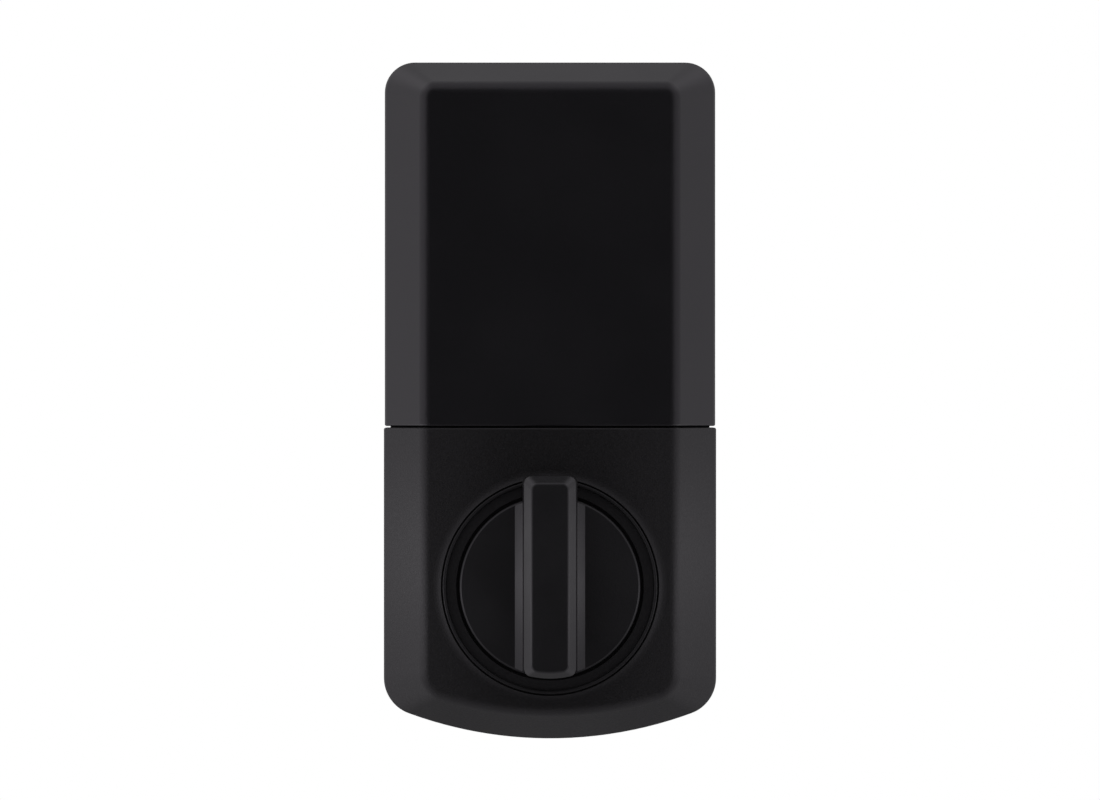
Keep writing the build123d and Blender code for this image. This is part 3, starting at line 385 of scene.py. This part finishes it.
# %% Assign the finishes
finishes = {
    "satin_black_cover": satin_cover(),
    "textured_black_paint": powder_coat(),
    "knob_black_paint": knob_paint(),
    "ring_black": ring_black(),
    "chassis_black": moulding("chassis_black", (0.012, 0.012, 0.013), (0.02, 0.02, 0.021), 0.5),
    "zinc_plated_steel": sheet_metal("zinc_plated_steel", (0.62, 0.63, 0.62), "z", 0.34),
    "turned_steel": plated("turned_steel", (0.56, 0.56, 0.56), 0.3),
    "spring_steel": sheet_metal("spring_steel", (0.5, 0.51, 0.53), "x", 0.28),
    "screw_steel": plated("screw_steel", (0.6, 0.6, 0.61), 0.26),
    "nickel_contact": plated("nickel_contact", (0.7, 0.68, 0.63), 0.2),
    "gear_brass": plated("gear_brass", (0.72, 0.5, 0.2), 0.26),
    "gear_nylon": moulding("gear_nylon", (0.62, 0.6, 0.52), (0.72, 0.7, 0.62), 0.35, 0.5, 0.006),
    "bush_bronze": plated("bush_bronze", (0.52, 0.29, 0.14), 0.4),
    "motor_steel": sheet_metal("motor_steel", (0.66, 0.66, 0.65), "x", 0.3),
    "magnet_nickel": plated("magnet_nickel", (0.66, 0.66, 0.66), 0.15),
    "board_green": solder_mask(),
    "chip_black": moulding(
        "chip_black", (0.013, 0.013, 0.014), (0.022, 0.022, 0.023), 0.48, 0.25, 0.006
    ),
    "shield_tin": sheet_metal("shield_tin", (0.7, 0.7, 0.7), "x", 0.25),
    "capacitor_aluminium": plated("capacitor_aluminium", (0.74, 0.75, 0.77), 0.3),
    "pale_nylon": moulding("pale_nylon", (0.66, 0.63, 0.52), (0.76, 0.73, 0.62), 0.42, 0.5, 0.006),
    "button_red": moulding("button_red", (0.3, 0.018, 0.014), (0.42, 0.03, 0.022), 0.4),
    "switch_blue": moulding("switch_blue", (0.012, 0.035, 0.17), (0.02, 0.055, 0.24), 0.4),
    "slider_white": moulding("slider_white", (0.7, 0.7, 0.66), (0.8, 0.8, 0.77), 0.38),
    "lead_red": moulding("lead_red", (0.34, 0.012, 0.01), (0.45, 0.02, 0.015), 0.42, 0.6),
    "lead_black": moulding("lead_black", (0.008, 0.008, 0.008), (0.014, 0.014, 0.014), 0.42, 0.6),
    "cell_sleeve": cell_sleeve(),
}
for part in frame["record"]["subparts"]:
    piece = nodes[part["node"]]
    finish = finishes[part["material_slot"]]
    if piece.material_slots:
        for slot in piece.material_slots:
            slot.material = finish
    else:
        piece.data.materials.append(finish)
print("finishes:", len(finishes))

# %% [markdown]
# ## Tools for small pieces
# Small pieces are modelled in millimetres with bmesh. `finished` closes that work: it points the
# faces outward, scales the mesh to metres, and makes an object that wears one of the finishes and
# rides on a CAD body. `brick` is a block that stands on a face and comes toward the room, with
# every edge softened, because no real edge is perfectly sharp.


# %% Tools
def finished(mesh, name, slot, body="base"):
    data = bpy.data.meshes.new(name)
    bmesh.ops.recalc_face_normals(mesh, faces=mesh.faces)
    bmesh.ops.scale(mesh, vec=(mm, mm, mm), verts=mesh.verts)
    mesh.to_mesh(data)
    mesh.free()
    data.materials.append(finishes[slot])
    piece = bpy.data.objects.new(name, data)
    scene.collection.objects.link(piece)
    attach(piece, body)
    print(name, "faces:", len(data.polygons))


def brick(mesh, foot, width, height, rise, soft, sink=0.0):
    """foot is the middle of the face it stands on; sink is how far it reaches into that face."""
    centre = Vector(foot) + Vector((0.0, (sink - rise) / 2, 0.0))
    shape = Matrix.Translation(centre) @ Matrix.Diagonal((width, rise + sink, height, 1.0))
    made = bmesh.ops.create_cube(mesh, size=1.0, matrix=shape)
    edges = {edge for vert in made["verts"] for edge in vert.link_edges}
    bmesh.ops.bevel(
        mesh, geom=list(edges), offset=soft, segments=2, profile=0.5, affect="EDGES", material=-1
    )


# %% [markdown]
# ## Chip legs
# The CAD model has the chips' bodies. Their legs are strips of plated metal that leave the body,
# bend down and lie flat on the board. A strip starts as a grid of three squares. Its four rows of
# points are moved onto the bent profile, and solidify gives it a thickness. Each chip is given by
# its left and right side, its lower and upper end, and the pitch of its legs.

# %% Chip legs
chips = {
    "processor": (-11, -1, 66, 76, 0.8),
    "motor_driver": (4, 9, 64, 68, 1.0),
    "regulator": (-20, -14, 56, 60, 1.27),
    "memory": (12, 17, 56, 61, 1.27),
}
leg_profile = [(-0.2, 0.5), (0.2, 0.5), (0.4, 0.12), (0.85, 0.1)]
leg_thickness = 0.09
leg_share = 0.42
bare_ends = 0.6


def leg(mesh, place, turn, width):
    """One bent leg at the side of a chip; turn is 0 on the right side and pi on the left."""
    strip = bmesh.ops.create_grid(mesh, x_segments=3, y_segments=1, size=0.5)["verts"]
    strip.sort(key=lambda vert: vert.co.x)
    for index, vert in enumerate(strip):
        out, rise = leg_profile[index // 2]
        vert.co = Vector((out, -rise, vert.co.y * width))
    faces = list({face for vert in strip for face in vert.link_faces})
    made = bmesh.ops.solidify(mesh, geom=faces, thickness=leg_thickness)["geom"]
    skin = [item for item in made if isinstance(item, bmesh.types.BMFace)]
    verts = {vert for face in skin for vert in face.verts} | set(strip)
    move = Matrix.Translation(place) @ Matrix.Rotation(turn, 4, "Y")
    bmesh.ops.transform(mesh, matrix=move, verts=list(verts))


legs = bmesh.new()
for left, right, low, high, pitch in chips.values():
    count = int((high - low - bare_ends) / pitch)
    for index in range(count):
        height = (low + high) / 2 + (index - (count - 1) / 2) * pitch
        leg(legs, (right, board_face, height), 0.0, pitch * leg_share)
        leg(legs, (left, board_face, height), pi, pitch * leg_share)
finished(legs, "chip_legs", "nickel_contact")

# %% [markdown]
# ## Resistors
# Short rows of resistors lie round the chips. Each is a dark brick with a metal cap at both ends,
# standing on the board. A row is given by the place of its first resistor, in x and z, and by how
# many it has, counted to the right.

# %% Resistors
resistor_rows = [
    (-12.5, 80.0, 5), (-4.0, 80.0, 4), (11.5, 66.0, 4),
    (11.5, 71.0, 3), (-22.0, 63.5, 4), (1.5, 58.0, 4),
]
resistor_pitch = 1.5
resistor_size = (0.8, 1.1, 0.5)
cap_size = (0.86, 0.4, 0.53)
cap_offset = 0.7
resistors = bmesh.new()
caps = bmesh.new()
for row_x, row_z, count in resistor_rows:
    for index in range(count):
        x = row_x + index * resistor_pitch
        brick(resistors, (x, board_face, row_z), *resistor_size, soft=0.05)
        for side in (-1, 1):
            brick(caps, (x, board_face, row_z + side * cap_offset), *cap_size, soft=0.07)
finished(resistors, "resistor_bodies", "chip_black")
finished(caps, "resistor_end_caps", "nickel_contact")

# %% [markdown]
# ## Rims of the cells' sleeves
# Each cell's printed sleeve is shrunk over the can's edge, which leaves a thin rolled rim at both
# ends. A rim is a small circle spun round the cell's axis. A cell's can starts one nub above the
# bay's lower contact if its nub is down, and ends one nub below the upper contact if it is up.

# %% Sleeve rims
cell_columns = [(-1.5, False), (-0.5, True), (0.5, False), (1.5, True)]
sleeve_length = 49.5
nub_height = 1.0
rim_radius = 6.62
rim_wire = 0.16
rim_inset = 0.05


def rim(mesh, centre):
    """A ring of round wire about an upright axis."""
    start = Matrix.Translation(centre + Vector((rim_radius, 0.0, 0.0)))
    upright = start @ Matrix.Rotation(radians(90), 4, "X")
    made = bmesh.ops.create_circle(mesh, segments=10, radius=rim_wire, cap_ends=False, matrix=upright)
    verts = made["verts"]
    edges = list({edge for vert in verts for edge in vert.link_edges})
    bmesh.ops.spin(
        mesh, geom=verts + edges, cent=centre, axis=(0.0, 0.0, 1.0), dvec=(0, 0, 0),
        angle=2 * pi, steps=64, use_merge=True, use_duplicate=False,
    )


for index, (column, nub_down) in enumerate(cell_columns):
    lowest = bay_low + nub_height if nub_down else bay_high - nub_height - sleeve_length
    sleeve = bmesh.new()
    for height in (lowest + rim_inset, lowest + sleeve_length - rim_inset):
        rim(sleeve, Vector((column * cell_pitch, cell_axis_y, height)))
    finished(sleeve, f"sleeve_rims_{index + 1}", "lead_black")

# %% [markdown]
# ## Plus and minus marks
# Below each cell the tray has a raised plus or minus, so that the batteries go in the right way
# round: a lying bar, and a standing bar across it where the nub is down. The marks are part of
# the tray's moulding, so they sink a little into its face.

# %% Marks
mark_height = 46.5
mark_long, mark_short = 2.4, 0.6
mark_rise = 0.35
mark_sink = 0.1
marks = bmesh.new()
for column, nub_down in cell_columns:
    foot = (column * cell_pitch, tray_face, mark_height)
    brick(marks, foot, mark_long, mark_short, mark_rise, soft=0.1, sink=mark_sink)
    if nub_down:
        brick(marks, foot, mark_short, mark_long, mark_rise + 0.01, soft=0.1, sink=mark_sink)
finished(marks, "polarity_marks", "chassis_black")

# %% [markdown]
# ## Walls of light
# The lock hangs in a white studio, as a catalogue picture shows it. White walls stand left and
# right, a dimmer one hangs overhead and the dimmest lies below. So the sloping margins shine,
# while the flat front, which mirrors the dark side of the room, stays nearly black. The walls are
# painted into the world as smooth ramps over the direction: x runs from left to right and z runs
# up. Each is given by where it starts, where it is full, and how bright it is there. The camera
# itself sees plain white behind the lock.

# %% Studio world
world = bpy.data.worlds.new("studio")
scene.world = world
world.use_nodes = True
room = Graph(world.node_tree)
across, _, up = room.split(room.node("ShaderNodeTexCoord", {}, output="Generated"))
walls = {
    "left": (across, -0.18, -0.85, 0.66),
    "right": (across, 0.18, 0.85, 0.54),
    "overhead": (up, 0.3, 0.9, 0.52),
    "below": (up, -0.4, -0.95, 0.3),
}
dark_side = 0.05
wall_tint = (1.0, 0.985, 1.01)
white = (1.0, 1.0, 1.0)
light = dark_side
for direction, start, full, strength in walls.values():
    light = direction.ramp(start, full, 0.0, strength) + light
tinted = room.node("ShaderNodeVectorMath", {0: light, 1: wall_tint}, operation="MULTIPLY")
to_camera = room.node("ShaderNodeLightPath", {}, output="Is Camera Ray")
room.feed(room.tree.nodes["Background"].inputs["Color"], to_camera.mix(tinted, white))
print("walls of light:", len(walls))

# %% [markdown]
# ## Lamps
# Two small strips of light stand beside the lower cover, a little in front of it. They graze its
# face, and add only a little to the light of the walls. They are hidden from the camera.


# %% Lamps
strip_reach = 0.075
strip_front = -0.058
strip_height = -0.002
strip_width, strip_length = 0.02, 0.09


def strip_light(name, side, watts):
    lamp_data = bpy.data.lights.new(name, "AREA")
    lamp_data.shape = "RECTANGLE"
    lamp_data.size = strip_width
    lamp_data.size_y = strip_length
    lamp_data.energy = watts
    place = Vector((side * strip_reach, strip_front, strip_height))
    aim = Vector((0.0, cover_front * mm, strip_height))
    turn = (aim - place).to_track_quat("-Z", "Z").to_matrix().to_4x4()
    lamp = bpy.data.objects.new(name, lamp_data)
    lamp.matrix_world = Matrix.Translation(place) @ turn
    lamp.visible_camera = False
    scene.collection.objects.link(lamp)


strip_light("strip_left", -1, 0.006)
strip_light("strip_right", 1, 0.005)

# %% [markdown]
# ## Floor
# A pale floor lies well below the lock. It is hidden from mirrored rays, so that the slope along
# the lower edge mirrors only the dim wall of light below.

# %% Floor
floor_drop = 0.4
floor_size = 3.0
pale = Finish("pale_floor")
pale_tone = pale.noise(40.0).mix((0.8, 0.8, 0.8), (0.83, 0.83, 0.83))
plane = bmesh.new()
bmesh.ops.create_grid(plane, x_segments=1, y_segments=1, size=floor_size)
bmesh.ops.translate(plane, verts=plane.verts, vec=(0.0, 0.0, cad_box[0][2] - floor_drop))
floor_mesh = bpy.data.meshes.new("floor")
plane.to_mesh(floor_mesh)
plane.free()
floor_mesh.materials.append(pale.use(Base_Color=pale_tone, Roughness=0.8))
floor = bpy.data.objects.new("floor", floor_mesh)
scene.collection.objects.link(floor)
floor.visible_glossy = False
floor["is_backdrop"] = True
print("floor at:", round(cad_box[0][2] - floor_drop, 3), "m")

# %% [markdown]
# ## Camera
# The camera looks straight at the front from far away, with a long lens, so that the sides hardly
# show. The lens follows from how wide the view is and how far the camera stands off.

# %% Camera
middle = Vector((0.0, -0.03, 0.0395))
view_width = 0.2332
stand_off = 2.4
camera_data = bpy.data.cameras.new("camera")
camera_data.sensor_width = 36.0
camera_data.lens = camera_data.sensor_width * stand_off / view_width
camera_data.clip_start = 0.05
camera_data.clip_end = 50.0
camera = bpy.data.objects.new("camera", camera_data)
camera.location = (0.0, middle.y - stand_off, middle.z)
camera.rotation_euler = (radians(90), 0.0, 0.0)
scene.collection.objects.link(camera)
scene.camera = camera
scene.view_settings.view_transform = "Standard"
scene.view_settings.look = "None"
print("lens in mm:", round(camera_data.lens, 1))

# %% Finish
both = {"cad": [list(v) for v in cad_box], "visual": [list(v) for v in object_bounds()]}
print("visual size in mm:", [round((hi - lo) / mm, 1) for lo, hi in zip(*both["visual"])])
============
_What to work on:_
For each line above that contains the word "body", copy that line.

_Correct output:_
# rides on a CAD body. `brick` is a block that stands on a face and comes toward the room, with
def finished(mesh, name, slot, body="base"):
    attach(piece, body)
# The CAD model has the chips' bodies. Their legs are strips of plated metal that leave the body,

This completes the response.